Moving in together takes planning, patience, and a great sense of humor. Maybe you’re single and getting serious. Or you could be divorced and remarrying. Plus you could be widowed and starting over with a new partner. Anywhichway, you will love these strategies for merging households.

3 Tips on for Moving in Together

If you’re new to my site, hi there. I’m an expert on habit formation. I wrote a book called Happy Habits.

Below are important habits to keep in mind if you’re blending your life with someone else’s – so you maintain harmony in your relationship.

1. Define Financial Responsibilities and Set Financial Boundaries

When you move in together, you are making a major commitment. And that commitment comes with costs. Decide how you will split those costs before you pack a moving box. Determine if you’ll maintain separate bank accounts. Plus figure out who will pay what from which. Be honest with each other about any financial “holdbacks:” money you intend to keep as exclusively yours, to do with what you please.

2. Define Your Space

Two independent adults coming together in the same home means combined styles and needs that have been developed over years of self-sufficiency.

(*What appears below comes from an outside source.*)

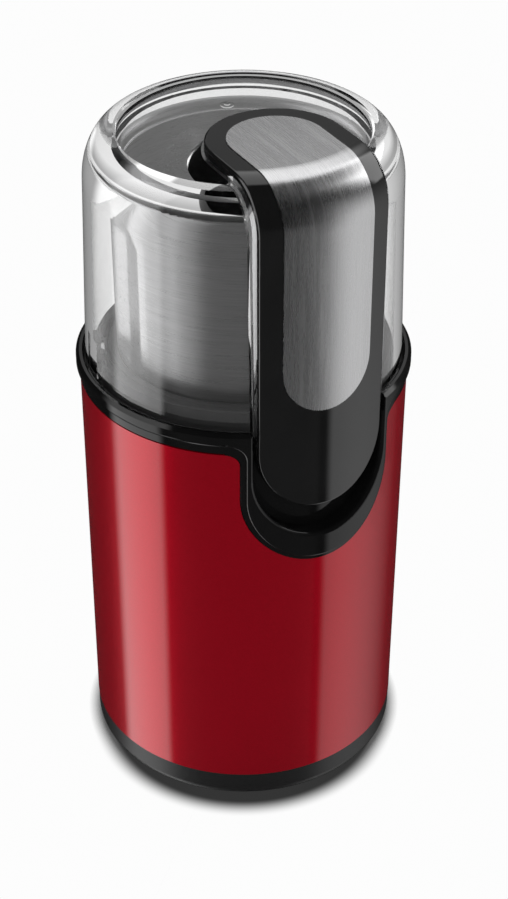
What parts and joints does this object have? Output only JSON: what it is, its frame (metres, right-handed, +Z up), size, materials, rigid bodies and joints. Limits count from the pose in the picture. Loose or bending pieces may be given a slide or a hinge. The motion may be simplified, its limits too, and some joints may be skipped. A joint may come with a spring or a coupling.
{
  "type": "electric spice grinder",
  "caption": "Electric spice grinder with a painted body, a clear press-down lid under a strap, a lift-out steel bowl and a spinning blade.",
  "frame": {"origin": "middle of the footprint, on the surface the feet stand on", "axes": "+Z up along the motor's axis; the lid's strap and the collar's pocket face -Y"},
  "size_m": [0.1008, 0.1008, 0.2165],
  "materials": {
    "red_paint": "metallic, gloss",
    "black_gloss": "gloss",
    "black_plastic": "satin",
    "grey_plastic": "satin",
    "white_plastic": "satin",
    "clear_plastic": "clear",
    "rubber": "matt",
    "inlay_metal": "brushed lengthwise",
    "bowl_steel": "brushed round",
    "blade_steel": "ground",
    "screw_steel": "zinc plated",
    "bracket_steel": "pressed and zinc plated",
    "lamination_steel": "stacked sheet",
    "copper": "enamelled copper wire",
    "brass": "drawn",
    "bronze": "sintered bronze",
    "carbon": "pressed carbon"
  },
  "bodies": {
    "housing": {"housing_shell": "red_paint", "feet": "rubber", "base_cover": "black_plastic", "cord_bush": "rubber", "inner_frame": "black_plastic", "base_screws": "screw_steel", "collar": "black_gloss", "bowl_seat": "grey_plastic", "seat_screws": "screw_steel", "shaft_seal": "rubber", "return_spring": "screw_steel", "switch_bracket": "black_plastic", "switch_screws": "screw_steel", "switch_body": "black_plastic", "switch_terminals": "brass", "stator_core": "lamination_steel", "field_coils": "copper", "upper_bracket": "bracket_steel", "lower_bracket": "bracket_steel", "upper_bearing": "bronze", "lower_bearing": "bronze", "brush_carrier": "white_plastic", "brush_holders": "brass", "carbon_brushes": "carbon", "brush_springs": "screw_steel", "motor_bolts": "screw_steel", "motor_nuts": "screw_steel", "rubber_mounts": "rubber", "mount_screws": "screw_steel"},
    "plunger": {"press_plunger": "black_plastic"},
    "lever": {"switch_lever": "screw_steel"},
    "button": {"switch_button": "white_plastic"},
    "rotor": {"motor_shaft": "screw_steel", "armature_core": "lamination_steel", "armature_winding": "copper", "commutator": "copper", "cooling_fan": "grey_plastic", "drive_coupling": "grey_plastic"},
    "bowl": {"grinding_bowl": "bowl_steel", "bowl_base": "black_plastic", "bowl_bush": "bronze", "bowl_seal": "rubber", "bowl_rivets": "screw_steel"},
    "blade_unit": {"blade": "blade_steel", "blade_shaft": "blade_steel", "blade_nut": "screw_steel", "driven_coupling": "grey_plastic"},
    "lid": {"lid_cover": "clear_plastic", "lid_strap": "black_gloss", "strap_inlay": "inlay_metal"}
  },
  "joints": [
    {"name": "press", "type": "slide", "parent": "housing", "child": "plunger", "axis": [0, 0, 1], "range_m": [-0.0035, 0], "stiffness_N_per_m": 800, "springref_m": 0.006, "deforming": ["return_spring"]},
    {"name": "lid_lift", "type": "slide", "parent": "plunger", "child": "lid", "axis": [0, 0, 1], "range_m": [0, 0.2]},
    {"name": "bowl_lift", "type": "slide", "parent": "housing", "child": "bowl", "axis": [0, 0, 1], "range_m": [0, 0.1]},
    {"name": "motor_spin", "type": "hinge", "parent": "housing", "child": "rotor", "pos_m": [0, 0, 0.06], "axis": [0, 0, 1], "continuous": true},
    {"name": "blade_spin", "type": "hinge", "parent": "bowl", "child": "blade_unit", "pos_m": [0, 0, 0.135], "axis": [0, 0, 1], "continuous": true},
    {"name": "lever_swing", "type": "hinge", "parent": "housing", "child": "lever", "pos_m": [0.01, -0.0386, 0.0939], "axis": [0, 1, 0], "range_deg": [-11.2, 0]},
    {"name": "button_press", "type": "slide", "parent": "housing", "child": "button", "axis": [0, 0, 1], "range_m": [-0.00137, 0]}
  ],
  "couplings": [
    {"joint": "bowl_lift", "follows": "lid_lift", "ratio": 0.5},
    {"joint": "blade_spin", "follows": "motor_spin", "ratio": 1},
    {"joint": "lever_swing", "follows": "press", "rad_per_m": 55.56},
    {"joint": "button_press", "follows": "press", "ratio": 0.389}
  ]
}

You’ll both still need some “me-time.” And you should have some corresponding “me-space” in a combined home.

If each of you have children that will live in your blended household, you’ll need to prioritize defining space for each of them in the new home. This is especially true if kids will be sharing rooms.

You can avoid pitched battles by setting rules about respecting privacy and personal possessions. And the trick is to do this before they’re at each other’s throats screaming, “that’s mine! Givvit back!!!”

If you each own a home, think about whether you want to sell or rent it.

Maybe you need cash for your half of a down payment. If so, then selling seems like the obvious choice.

Or maybe you’ve got the down payment handled. If so, you may want to keep the old place and generate income from it by renting it out.

3. Purge Before You Merge

It’s nuts to haul everything each of you own into a new space, and then discover it doesn’t fit, there isn’t enough storage, or your favorite chair clashes with your partner’s favorite rug. You also won’t need two of everything.

Make lists of items you’ll need in your merged home, and who already has them. Identify non-negotiable items you’re emotionally attached to and can’t live without, and work backward toward purging items neither of you will need.

Remember that your relationship is much more important than your stuff. A new home offers you both a fresh start, and the chance to prioritize your partner over your pots and pans.

Good luck moving in together! Hope you enjoy your life in your new home!